What the exercise asks: List every line in this data where the string "which" occurs.

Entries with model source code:
»»
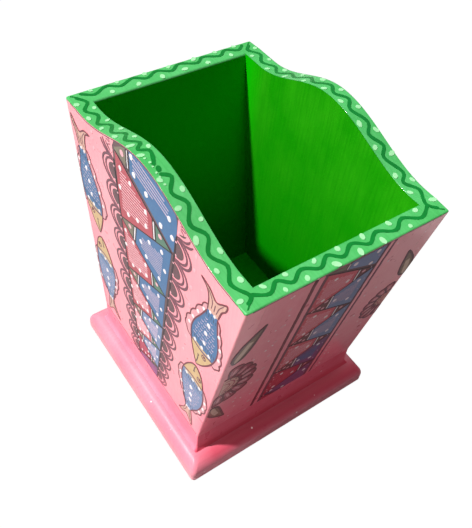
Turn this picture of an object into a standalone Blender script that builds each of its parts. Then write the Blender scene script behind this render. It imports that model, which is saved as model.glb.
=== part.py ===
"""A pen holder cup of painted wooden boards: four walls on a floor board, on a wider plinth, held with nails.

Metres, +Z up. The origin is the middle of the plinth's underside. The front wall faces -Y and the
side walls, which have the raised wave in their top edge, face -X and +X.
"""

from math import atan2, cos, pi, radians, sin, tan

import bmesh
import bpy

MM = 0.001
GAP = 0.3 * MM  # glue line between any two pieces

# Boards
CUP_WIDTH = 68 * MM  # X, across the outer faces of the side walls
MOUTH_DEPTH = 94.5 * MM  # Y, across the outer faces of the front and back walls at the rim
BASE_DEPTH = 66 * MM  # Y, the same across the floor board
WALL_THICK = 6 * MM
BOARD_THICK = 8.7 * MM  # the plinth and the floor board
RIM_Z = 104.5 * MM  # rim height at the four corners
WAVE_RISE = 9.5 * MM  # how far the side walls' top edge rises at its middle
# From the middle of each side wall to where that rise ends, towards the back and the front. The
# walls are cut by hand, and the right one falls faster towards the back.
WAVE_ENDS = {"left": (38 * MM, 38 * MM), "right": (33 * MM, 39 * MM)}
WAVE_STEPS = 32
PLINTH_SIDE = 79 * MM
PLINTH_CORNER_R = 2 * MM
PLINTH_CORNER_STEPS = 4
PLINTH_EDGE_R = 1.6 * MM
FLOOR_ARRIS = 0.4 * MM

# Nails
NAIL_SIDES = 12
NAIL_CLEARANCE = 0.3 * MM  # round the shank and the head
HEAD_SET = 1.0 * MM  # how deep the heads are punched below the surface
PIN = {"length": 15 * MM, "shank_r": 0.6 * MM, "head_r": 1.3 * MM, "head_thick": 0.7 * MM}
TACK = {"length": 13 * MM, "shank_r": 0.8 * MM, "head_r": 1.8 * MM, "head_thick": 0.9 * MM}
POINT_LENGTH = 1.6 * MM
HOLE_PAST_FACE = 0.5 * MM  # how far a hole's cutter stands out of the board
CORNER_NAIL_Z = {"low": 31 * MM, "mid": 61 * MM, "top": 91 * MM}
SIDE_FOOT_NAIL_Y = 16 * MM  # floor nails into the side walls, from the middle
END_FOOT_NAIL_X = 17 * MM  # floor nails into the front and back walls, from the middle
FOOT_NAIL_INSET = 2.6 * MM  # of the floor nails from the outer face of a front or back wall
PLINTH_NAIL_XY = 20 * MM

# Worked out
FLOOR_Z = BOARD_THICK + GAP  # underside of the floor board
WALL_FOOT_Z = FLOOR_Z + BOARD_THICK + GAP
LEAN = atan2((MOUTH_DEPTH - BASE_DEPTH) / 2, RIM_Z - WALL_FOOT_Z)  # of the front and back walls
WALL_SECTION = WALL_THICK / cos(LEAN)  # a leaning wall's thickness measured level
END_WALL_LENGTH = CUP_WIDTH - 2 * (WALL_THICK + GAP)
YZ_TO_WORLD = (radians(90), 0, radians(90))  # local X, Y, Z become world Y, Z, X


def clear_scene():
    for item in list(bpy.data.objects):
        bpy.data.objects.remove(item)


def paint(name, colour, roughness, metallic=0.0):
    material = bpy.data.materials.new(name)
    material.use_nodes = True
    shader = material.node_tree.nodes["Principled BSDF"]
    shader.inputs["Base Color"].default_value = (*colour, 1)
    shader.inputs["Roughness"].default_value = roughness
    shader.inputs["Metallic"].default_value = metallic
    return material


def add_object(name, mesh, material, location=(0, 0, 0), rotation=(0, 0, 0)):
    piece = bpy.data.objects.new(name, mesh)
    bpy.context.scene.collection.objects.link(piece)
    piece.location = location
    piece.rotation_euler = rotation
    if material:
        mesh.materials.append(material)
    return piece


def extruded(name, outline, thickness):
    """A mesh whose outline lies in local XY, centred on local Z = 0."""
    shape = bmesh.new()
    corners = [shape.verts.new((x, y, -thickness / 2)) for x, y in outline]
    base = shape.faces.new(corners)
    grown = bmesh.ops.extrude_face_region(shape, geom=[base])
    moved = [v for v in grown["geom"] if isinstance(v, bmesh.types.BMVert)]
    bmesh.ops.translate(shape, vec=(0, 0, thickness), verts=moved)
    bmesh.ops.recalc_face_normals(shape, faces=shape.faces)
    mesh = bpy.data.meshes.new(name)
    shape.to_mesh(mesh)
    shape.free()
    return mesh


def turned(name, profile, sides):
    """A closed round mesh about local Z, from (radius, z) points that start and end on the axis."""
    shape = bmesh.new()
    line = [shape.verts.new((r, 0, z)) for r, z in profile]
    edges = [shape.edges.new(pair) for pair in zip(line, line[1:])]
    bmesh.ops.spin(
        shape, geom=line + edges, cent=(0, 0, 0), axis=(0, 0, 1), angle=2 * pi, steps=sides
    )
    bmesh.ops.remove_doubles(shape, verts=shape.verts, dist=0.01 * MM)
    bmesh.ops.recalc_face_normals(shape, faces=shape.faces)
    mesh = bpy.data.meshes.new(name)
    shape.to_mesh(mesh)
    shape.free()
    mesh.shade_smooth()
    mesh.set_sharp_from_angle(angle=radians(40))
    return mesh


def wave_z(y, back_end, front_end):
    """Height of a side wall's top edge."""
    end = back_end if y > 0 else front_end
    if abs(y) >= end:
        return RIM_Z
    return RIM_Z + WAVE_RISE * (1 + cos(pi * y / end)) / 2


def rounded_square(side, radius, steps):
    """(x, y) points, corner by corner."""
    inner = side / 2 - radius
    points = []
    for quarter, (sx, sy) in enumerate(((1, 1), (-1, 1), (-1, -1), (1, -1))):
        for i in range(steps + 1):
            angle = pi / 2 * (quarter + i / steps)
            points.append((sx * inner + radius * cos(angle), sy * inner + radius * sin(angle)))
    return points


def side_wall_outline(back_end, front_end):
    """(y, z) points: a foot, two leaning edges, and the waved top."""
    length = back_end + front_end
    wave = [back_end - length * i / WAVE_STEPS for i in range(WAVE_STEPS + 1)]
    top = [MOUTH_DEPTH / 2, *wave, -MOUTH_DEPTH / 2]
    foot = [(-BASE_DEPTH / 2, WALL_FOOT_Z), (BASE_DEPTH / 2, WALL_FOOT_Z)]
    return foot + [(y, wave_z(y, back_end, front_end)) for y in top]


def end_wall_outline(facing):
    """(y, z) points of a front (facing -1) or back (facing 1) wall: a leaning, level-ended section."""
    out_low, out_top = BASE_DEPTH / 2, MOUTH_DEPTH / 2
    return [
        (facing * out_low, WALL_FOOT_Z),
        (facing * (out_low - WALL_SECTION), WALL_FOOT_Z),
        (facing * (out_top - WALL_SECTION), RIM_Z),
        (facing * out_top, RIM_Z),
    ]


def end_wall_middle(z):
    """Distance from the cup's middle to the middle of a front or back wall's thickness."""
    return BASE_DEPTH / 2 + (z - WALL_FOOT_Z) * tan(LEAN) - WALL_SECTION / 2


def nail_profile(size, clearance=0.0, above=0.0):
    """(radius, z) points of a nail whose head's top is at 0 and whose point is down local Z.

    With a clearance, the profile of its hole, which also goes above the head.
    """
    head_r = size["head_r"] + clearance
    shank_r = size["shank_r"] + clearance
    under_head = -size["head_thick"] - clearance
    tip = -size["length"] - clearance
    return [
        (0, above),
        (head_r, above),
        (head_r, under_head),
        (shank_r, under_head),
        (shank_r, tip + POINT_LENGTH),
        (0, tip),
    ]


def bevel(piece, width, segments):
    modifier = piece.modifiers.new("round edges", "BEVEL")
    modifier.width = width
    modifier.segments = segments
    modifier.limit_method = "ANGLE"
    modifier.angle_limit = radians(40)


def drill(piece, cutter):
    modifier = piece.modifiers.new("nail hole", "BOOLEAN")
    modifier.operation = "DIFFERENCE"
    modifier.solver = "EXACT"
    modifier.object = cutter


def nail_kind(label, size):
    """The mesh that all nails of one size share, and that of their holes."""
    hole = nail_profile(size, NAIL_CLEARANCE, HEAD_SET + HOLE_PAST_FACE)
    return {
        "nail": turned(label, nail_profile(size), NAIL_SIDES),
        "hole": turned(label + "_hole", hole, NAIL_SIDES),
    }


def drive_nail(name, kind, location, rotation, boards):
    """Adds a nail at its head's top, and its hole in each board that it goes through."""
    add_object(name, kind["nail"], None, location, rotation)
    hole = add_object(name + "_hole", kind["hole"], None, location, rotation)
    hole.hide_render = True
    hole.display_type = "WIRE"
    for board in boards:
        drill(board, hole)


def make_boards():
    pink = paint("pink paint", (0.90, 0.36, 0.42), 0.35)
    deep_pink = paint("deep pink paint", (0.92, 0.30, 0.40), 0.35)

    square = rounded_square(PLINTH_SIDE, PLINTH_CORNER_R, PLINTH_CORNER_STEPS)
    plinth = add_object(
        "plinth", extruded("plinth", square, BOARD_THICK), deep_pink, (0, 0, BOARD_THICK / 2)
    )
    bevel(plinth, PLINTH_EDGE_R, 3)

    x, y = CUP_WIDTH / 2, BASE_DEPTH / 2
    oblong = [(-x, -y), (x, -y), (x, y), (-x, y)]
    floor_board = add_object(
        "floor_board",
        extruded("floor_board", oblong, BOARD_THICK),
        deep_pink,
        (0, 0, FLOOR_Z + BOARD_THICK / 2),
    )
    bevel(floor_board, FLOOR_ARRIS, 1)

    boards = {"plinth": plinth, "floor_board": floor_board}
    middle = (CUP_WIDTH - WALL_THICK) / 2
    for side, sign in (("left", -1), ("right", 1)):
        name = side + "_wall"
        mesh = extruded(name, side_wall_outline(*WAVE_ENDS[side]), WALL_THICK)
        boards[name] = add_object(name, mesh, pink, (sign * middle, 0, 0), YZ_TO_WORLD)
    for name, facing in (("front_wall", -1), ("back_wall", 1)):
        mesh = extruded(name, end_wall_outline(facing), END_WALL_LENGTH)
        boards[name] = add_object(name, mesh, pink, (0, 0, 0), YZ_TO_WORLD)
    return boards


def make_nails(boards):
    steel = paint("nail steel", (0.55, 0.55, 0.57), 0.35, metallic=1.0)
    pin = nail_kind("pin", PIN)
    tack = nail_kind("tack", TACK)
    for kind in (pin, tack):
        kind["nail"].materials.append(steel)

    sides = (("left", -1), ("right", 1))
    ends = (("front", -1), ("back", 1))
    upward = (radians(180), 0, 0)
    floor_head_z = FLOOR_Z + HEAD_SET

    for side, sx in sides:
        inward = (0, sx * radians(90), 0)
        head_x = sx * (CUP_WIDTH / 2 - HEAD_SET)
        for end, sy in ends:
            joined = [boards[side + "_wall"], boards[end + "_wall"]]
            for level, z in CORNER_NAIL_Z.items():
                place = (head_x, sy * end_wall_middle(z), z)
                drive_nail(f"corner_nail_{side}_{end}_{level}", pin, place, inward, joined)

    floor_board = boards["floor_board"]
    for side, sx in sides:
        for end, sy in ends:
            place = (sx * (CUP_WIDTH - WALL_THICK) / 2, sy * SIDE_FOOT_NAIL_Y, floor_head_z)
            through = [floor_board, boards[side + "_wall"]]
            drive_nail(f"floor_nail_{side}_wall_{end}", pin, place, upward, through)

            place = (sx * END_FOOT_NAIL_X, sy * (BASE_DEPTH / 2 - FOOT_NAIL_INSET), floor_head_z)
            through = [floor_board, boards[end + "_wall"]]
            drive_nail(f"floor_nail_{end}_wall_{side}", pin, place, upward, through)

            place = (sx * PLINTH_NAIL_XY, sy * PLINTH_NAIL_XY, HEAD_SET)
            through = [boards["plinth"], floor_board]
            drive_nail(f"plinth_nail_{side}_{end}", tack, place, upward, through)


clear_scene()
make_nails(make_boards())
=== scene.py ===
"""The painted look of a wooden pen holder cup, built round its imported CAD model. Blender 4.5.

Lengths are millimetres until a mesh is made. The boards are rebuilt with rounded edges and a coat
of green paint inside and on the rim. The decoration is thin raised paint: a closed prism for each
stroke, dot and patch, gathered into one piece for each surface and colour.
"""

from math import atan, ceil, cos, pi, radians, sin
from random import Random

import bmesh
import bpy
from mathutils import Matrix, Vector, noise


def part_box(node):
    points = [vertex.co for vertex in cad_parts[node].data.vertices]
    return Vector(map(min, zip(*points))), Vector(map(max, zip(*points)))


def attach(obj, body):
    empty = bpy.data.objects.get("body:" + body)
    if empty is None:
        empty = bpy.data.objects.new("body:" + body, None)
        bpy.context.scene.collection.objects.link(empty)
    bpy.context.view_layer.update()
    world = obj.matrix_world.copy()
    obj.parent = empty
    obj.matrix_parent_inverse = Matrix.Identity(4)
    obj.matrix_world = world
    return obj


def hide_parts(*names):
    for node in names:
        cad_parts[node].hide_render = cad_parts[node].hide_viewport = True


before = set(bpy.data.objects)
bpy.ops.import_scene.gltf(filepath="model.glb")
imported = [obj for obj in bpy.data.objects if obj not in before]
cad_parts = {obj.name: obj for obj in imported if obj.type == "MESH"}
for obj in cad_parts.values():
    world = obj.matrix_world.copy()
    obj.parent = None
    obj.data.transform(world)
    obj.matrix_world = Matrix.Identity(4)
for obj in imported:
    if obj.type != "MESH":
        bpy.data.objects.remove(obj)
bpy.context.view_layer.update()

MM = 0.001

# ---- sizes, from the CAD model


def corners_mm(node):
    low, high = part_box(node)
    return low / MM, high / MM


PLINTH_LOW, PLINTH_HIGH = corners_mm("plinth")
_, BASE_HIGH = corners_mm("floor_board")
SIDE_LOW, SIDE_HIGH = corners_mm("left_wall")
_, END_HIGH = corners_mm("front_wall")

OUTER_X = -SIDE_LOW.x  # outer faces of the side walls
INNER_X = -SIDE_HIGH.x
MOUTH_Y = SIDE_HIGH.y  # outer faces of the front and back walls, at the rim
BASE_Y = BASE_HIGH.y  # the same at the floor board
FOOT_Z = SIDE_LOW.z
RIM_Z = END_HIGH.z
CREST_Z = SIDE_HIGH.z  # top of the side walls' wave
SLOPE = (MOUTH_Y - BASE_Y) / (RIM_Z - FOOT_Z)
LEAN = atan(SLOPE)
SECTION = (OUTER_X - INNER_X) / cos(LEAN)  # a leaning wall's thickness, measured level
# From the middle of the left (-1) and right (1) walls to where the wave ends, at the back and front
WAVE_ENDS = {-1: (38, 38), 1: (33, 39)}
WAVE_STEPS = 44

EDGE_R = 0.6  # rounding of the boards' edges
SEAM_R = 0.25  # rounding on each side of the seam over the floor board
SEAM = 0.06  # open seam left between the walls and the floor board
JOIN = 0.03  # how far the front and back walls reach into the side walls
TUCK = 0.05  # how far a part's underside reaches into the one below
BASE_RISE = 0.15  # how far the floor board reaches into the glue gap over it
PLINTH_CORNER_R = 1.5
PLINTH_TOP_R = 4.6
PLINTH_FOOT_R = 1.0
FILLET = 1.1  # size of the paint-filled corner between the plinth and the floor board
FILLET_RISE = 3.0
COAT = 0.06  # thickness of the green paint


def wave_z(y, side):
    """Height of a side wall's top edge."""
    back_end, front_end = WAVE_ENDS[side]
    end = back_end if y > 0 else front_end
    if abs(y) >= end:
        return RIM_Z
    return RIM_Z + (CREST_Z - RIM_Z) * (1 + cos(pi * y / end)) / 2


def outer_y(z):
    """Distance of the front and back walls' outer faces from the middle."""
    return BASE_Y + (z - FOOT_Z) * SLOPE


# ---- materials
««
»»
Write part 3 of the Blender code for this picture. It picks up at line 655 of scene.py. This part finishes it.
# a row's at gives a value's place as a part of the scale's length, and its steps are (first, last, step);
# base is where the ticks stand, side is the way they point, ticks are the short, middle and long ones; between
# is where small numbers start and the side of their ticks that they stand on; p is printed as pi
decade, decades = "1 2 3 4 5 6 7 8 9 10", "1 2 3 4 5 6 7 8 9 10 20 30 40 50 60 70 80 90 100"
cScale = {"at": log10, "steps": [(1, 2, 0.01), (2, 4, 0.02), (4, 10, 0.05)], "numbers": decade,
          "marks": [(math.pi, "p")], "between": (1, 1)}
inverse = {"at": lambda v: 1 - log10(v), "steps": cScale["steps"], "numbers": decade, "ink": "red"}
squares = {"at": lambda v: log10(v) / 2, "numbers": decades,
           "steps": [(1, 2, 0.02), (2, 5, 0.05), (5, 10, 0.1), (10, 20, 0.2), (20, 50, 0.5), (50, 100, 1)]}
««
Result of this exercise:
Turn this picture of an object into a standalone Blender script that builds each of its parts. Then write the Blender scene script behind this render. It imports that model, which is saved as model.glb.
side walls, which have the raised wave in their top edge, face -X and +X.
    With a clearance, the profile of its hole, which also goes above the head.